Along with success came resistance. “One father told our community coordinator that if his daughters brought home books and uniforms he would beat them and destroys the materials” explains Dr. Perlman. In another case one little girl waited for an hour outside the registration room. She asked the program staff repeatedly for her books and uniform but refused to come into the room to be registered because her father didn’t want her to enroll. Such cases of resistance are disheartening, but rare. Most parents are excited to have this support and to give their daughters this opportunity. During the first year of the program, one participating community saw a 48% increase in girls enrollment. Another saw at least a 38% increase in girls registration..

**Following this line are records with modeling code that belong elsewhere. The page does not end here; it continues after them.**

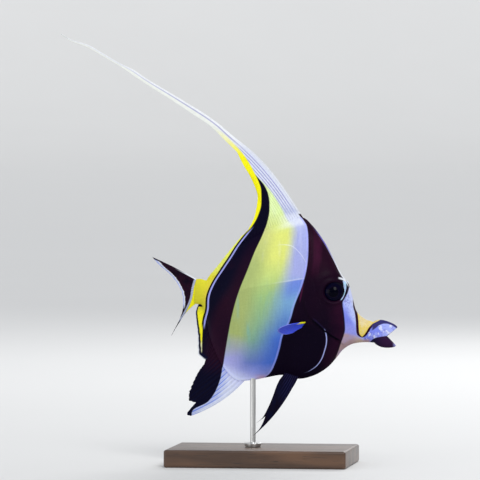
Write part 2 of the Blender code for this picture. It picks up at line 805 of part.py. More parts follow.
def main():
    """Build every piece."""
    clear_scene()
    model = collection("moorish_idol")
    cutters = collection("cutters")
    looks = {
        "head": material("face", FLESH_LOOK, 0.45),
        "torso": material("trunk", SHEEN_LOOK, 0.40),
        "tail_stalk": material("tail_yellow", YELLOW_LOOK, 0.45),
        "upper_jaw": material("upper_lip", LIP_LOOK, 0.40),
        "lower_jaw": material("lower_lip", FLESH_LOOK, 0.40),
        "yellow": material("fin_yellow", YELLOW_LOOK, 0.50),
        "white": material("fin_white", WHITE_LOOK, 0.50),
        "black": material("fin_black", FLESH_LOOK, 0.50),
        "eye": material("eye", EYE_LOOK, 0.10),
        "steel": material("steel", STEEL_LOOK, 0.30, 1.0),
        "walnut": material("walnut", WALNUT_LOOK, 0.45),
    }
    flesh, parts = make_flesh(model, cutters, looks)
    clear = grown(flesh, "clear_of_flesh", GAP, cutters)
    dress_head(parts["head"], flesh, model, cutters, looks)
    fins = make_dorsal(model, looks) + [make_anal(model, looks), make_caudal(model, looks)]
    fins += make_pelvics(model, looks) + make_pectorals(model, looks)
    for piece in fins:
        cut(piece, "DIFFERENCE", clear)
        keep_largest(piece)
    make_stand(model, clear, looks)
    for obj in cutters.objects:
        obj.hide_render = True
        obj.display_type = "WIRE"


main()
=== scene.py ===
"""Moorish idol on its display stand: the skin, fins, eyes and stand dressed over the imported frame.

Sizes on the fish are in millimetres from the middle of its tail fin's root: along is forward, across
is to its left and up is up. Points written in pairs are (along, up) in the fish's side plane.
"""

import logging
import math
from abc import ABC, abstractmethod
from collections.abc import Callable, Iterator, Sequence
from contextlib import contextmanager
from dataclasses import dataclass
from enum import Enum

import bpy
import numpy as np
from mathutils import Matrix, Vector


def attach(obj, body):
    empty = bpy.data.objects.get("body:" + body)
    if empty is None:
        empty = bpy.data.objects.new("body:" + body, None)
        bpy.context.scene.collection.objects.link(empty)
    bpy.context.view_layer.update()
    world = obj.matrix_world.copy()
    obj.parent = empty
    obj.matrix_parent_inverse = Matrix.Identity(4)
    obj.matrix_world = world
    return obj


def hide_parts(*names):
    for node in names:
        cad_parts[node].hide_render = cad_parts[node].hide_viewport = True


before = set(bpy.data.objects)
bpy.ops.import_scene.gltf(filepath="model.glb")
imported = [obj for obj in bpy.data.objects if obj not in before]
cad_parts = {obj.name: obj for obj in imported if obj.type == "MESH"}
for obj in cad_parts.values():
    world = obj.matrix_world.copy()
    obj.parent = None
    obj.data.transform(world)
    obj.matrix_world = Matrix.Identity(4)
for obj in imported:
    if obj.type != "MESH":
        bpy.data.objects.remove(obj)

log = logging.getLogger("moorish_idol")

MM = 0.001
TAIL_ROOT = (-45.3, 118.0)
SIDE_LEAN = 0.1405
EYE_CENTRE = (95.6, 7.3, 0.3)
PLAN_UNIT = 100.0
RAY_UNIT = 100.0
EYE_UNIT = 10.0
FULL_TURN = 2 * math.pi
QUARTER_TURN = math.pi / 2

SWING_START = 33.0
SWING_RATE = 0.0076
FIN_SWING = 0.009
FIN_TWIST = 0.27
TWIST_REACH = 15.0
STREAMER_START = 36.0
STREAMER_SWAY = 0.00055

CURVE_STEPS = 400
LINE_STEPS = 60
TINY = 1e-9
WELD = 2e-6
BORDER_SPAN = (-100.0, 180.0)
SOFT_EDGE = 0.35
LINE_CORE = 0.45
NOISE_ROUGHNESS = 0.55
RAY_SEED = 7
PER_RAY = 8
TIP_THINNING = 0.62
LEAST_DEPTH = 0.12
FLESH_CREASE = 75.0

Triple = tuple[float, float, float]
Colour = Triple
Point = tuple[float, float]
Sway = Callable[[float, float], float]
Sheet = tuple[np.ndarray, dict[str, np.ndarray], np.ndarray]


def place(along: float, across: float, up: float) -> tuple[float, float, float]:
    """A point of the fish in metres in the row frame."""
    return ((along + TAIL_ROOT[0]) * MM, across * MM, (up + TAIL_ROOT[1]) * MM)


def swing(along: float, _up: float = 0.0) -> float:
    """How far the body and its low fins are swung to the left there.

    Args:
        along: millimetres forward.
        _up: not used, so that every sway is called alike.

    Returns:
        Millimetres to the left.
    """
    behind = max(0.0, SWING_START - along)
    if along >= 0.0:
        return SWING_RATE * behind * behind
    root = SWING_RATE * SWING_START * SWING_START
    return root - 2 * SWING_RATE * SWING_START * along + FIN_SWING * along * along


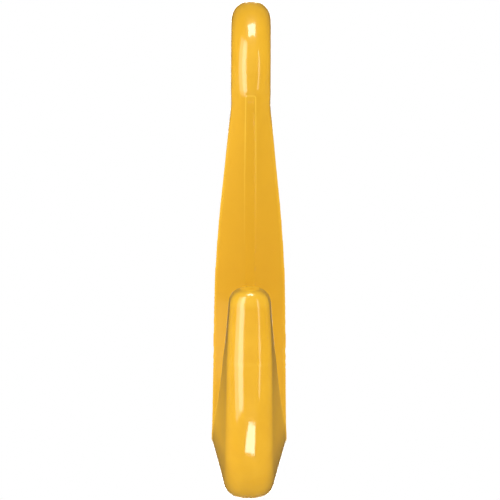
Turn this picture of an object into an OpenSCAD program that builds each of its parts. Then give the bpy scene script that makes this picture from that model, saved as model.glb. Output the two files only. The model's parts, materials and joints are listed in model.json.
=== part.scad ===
// Eye foundry hook for a chain sling: one drop-forged steel hook, painted all over.
// It is one forging, drawn here in four zones that meet on flat sections: eye, shank, bowl and point.
// X runs through the thickness, the throat opens towards -Y, and +Z is up along the load line.
// The origin is the centre of the hole in the eye.

/* [Eye] */
// Radius of the hole in the eye
eye_bore_r = 13.5; // [12.5:0.5:14.5]
// Outside radius of the eye
eye_outer_r = 27.6; // [27:0.2:29]
// Thickness of the eye, which has a round outer edge
eye_thickness = 16.4; // [15.6:0.2:17]

/* [Throat] */
// Drop from the eye's centre to the centre of the bowl
bowl_drop = 111; // [106:1:116]
// Radius of the saddle, which carries the load
saddle_r = 37.5; // [36:0.5:39]
// Outward lean of the point, in degrees
point_flare = 10; // [4:1:14]
// Length of the straight inner face of the point
point_rise = 21.4; // [18:0.2:25]

/* [Section] */
// Width of the bowl at its widest line
bowl_width = 31.2; // [29:0.2:33]
// Depth of the bowl, from the saddle to its outer nose
bowl_depth = 28.8; // [27:0.2:31]
// Depth of the neck, where the shank is slimmest
neck_depth = 21.5; // [20:0.5:23]
// Radius of the hollow between the eye and the back of the neck
neck_fillet = 12; // [10:1:14]

/* [Hidden] */
paint = [0.94, 0.68, 0.13];

neck_stations = 22;
shank_stations = 10;
bowl_stations = 30;
point_stations = 10;
dome_stations = 9;
crown_points = 8;
nose_points = 8;

// The shank's inner face starts a little inside the eye's edge, so that the two join without a step.
sink = 0.3;
edge_r = eye_thickness / 2;
ring_r = eye_outer_r - edge_r;
reach = eye_outer_r - sink;

// The inner face is a straight line from the eye, an arc round the bowl, and a straight line up the point.
lean = asin((reach + saddle_r) / bowl_drop);
tip_heading = -180 + point_flare;
shank_len = bowl_drop * cos(lean);
dome_len = 8;
dome_turn = 84;
dome_power = 0.85;
dome_edge_power = 0.4;

// Places along the hook: 0 eye, 1 end of the shank, 2 saddle, 3 end of the bowl, 4 top of the point.
neck_end = 0.46;
shank_end = 1.02;
bowl_end = 2.8;

// One row for each key section:
// place, half width, depth, crown height, half ridge, crown roundness, nose radius, half nose flat
KEYS = [
    [0.00, 7.8, neck_depth, 7.0, 1.7, 1.75, 7.4, 0.3],
    [0.30, 10.1, neck_depth, 5.0, 2.0, 1.40, 8.2, 0.7],
    [0.65, 12.85, 23.6, 4.0, 2.0, 1.30, 8.6, 1.0],
    [1.00, 14.6, 25.8, 3.4, 2.0, 1.25, 8.9, 1.3],
    [1.45, 15.1, 27.8, 3.3, 2.0, 1.25, 9.1, 1.5],
    [2.00, bowl_width / 2, bowl_depth, 3.3, 2.0, 1.25, 9.1, 1.7],
    [2.40, 15.2, 28.2, 3.4, 2.0, 1.30, 9.2, 1.2],
    [2.65, 13.2, 26.8, 4.0, 2.0, 1.40, 9.3, 0.7],
    [3.00, 10.9, 24.2, 5.0, 2.0, 1.60, 9.0, 0.5],
    [3.50, 9.65, 21.8, 5.4, 1.8, 1.80, 8.6, 0.4],
    [4.00, 8.8, 19.6, 5.4, 1.6, 2.00, 8.0, 0.3]
];

// Direction of travel along the hook, and the direction from the throat outwards, both as [y, z]
function travel(heading) = [sin(heading), -cos(heading)];
function outward(heading) = [cos(heading), sin(heading)];

// Smooth change between the key sections
function before(place) = max([for (i = [0 : len(KEYS) - 2]) if (KEYS[i][0] <= place) i]);
function chord(a, b) = (KEYS[b] - KEYS[a]) / (KEYS[b][0] - KEYS[a][0]);
function trend(i) = chord(max(i - 1, 0), min(i + 1, len(KEYS) - 1));
function measures(place) =
    let (i = before(place), gap = KEYS[i + 1][0] - KEYS[i][0], t = (place - KEYS[i][0]) / gap)
    let (t2 = t * t, t3 = t2 * t)
    KEYS[i] * (2 * t3 - 3 * t2 + 1) + KEYS[i + 1] * (3 * t2 - 2 * t3)
        + trend(i) * gap * (t3 - 2 * t2 + t) + trend(i + 1) * gap * (t3 - t2);

// Heading and position of the inner face at a place
function heading_at(place) =
    place <= 1 ? lean
    : place <= 2 ? lean - (place - 1) * (lean + 90)
    : place <= 3 ? -90 - (place - 2) * (90 - point_flare)
    : tip_heading;
function position_at(place) =
    place <= 1 ? -reach * outward(lean) + place * shank_len * travel(lean)
    : [0, -bowl_drop] + saddle_r * outward(heading_at(place))
        + max(place - 3, 0) * point_rise * travel(tip_heading);

// Depth of the section, with the hollow that joins the back of the neck to the eye
hollow_u = neck_depth + neck_fillet;
hollow_s = sqrt(pow(eye_outer_r + neck_fillet, 2) - pow(hollow_u - reach, 2));
hollow_share = 0.98;
function depth_at(place) =
    let (s = place * shank_len, short = hollow_s - s, flat = measures(place)[2])
    place > 1 || short <= 0 ? flat
    : flat + neck_fillet * (1 - sqrt(1 - pow(min(short / neck_fillet, hollow_share), 2)));

// Half outline from the ridge to the nose, as [distance from the inner face, half width]
function half_outline(place) =
    let (m = measures(place), width = m[1], deep = depth_at(place), crown = m[3], ridge = m[4])
    let (power = 2 / m[5], r = m[6], flat = m[7])
    let (along = deep - r - crown, across = width - flat)
    let (taper = acos(r / norm([along, across])) - atan2(along, across))
    concat(
        [for (i = [0 : crown_points - 1]) let (a = 90 * i / (crown_points - 1))
            [crown * (1 - pow(cos(a), power)), ridge + (width - ridge) * pow(sin(a), power)]],
        [for (i = [0 : nose_points - 1]) let (a = taper + (90 - taper) * i / (nose_points - 1))
            [deep - r + r * sin(a), flat + r * cos(a)]]
    );

// Closed section in space; narrow and shallow draw it in about its middle for the domed end of the point
function section(place, narrow = 1, shallow = 1, lift = 0) =
    let (half = half_outline(place), middle = depth_at(place) / 2, heading = heading_at(place))
    let (full = concat(half, [for (i = [len(half) - 1 : -1 : 0]) [half[i][0], -half[i][1]]]))
    [for (q = full)
        let (u = middle + (q[0] - middle) * shallow)
        let (yz = position_at(place) + u * outward(heading) + lift * travel(heading))
        [q[1] * narrow, yz[0], yz[1]]];

// Solid through a list of sections
module loft(sections) {
    count = len(sections[0]);
    last = len(sections) - 1;
    skin = [for (j = [0 : last - 1]) for (i = [0 : count - 1])
        let (k = (i + 1) % count, row = j * count)
        each [[row + i, row + k, row + count + i], [row + k, row + count + k, row + count + i]]];
    start_cap = [for (i = [count - 1 : -1 : 0]) i];
    end_cap = [for (i = [0 : count - 1]) last * count + i];
    polyhedron([for (s = sections) each s], concat([start_cap, end_cap], skin));
}

function places(from, to, steps) = [for (i = [0 : steps]) from + (to - from) * i / steps];

// Ring of the eye, forged round
module eye_ring() {
    rotate([0, 90, 0])
        rotate_extrude($fn = 72)
            translate([ring_r, 0])
                circle(r = edge_r, $fn = 28);
}

// Keeps the neck out of the ring's rounded inner edges: two cones that meet in the middle
module neck_relief() {
    waist_r = eye_bore_r + 0.5;
    mouth_r = eye_outer_r - 6;
    for (side = [-90, 90])
        rotate([0, side, 0])
            cylinder(r1 = waist_r, r2 = mouth_r, h = 1.25 * edge_r, $fn = 72);
}

module eye() {
    color(paint)
        difference() {
            union() {
                eye_ring();
                difference() {
                    loft([for (p = places(0.02, neck_end, neck_stations)) section(p)]);
                    neck_relief();
                }
            }
            rotate([0, 90, 0])
                cylinder(r = eye_bore_r, h = 2 * eye_thickness, center = true, $fn = 96);
        }
}

module shank() {
    color(paint)
        loft([for (p = places(neck_end, shank_end, shank_stations)) section(p)]);
}

module bowl() {
    color(paint)
        loft([for (p = places(shank_end, bowl_end, bowl_stations)) section(p)]);
}

// The point ends in a dome that is round across its width and squarer from front to back
module point() {
    straight = [for (p = places(bowl_end, 4, point_stations)) section(p)];
    dome = [for (i = [1 : dome_stations])
        let (a = dome_turn * i / dome_stations)
        let (narrow = pow(cos(a), dome_power), shallow = pow(cos(a), dome_edge_power))
        section(4, narrow, shallow, dome_len * pow(sin(a), dome_power))];
    color(paint)
        loft(concat(straight, dome));
}

eye();
shank();
bowl();
point();
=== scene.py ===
import json
import math
import bmesh
import bpy
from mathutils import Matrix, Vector
from mathutils.kdtree import KDTree


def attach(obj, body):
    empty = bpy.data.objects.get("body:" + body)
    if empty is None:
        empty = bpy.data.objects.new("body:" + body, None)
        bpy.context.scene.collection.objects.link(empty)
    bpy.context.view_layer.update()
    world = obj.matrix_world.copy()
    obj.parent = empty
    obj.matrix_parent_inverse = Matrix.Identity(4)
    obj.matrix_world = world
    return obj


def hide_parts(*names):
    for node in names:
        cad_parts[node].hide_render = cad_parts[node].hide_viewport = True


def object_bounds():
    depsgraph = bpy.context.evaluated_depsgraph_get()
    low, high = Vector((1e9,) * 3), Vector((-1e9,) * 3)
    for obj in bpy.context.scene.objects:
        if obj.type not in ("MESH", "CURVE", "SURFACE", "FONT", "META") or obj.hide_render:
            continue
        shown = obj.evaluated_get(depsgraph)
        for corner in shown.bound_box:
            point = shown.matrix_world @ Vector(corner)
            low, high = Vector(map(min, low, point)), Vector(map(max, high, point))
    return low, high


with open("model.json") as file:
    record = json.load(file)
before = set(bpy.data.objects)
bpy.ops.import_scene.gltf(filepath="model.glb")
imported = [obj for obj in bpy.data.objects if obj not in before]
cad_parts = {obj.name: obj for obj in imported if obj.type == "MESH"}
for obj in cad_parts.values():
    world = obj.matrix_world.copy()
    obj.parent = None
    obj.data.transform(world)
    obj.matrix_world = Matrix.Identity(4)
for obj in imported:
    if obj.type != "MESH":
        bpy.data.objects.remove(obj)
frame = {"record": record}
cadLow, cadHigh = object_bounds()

mm = 0.001

# One forging: everything is worked out from the eye at the origin and the saddle under it.
# X is the thickness, -Y is the open side, Z is up the load line.

mounts = {m["name"]: m for m in frame["record"]["mounts"]}
boreR = mounts["eye_bore"]["dims"]["r_mm"] * mm
saddleZ = mounts["saddle"]["pos_m"][2]


def clearSelection():
    if bpy.context.object and bpy.context.object.mode != "OBJECT":
        bpy.ops.object.mode_set(mode="OBJECT")
    bpy.ops.object.select_all(action="DESELECT")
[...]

The Challenge of Junior Secondary School
There is a large drop in girls’ enrollment in 5th and 6th grade, as visible signs of puberty coincides with the age parents perceive to be appropriate for marriage. Currently the program is creating a bridge between primary and junior secondary school by providing 240 scholarships that will cover school fees and books for each of the girls until she graduates from senior secondary school. A new cohort of 200 girls will receive the scholarships and join groups in October 2010.
It will be many years before the Bixby Center will have the data necessary to determine if staying in school does reduce maternal mortality, but in the short term the girls in the participating communities are gaining valuable life and academic skills that will serve them well throughout their lives.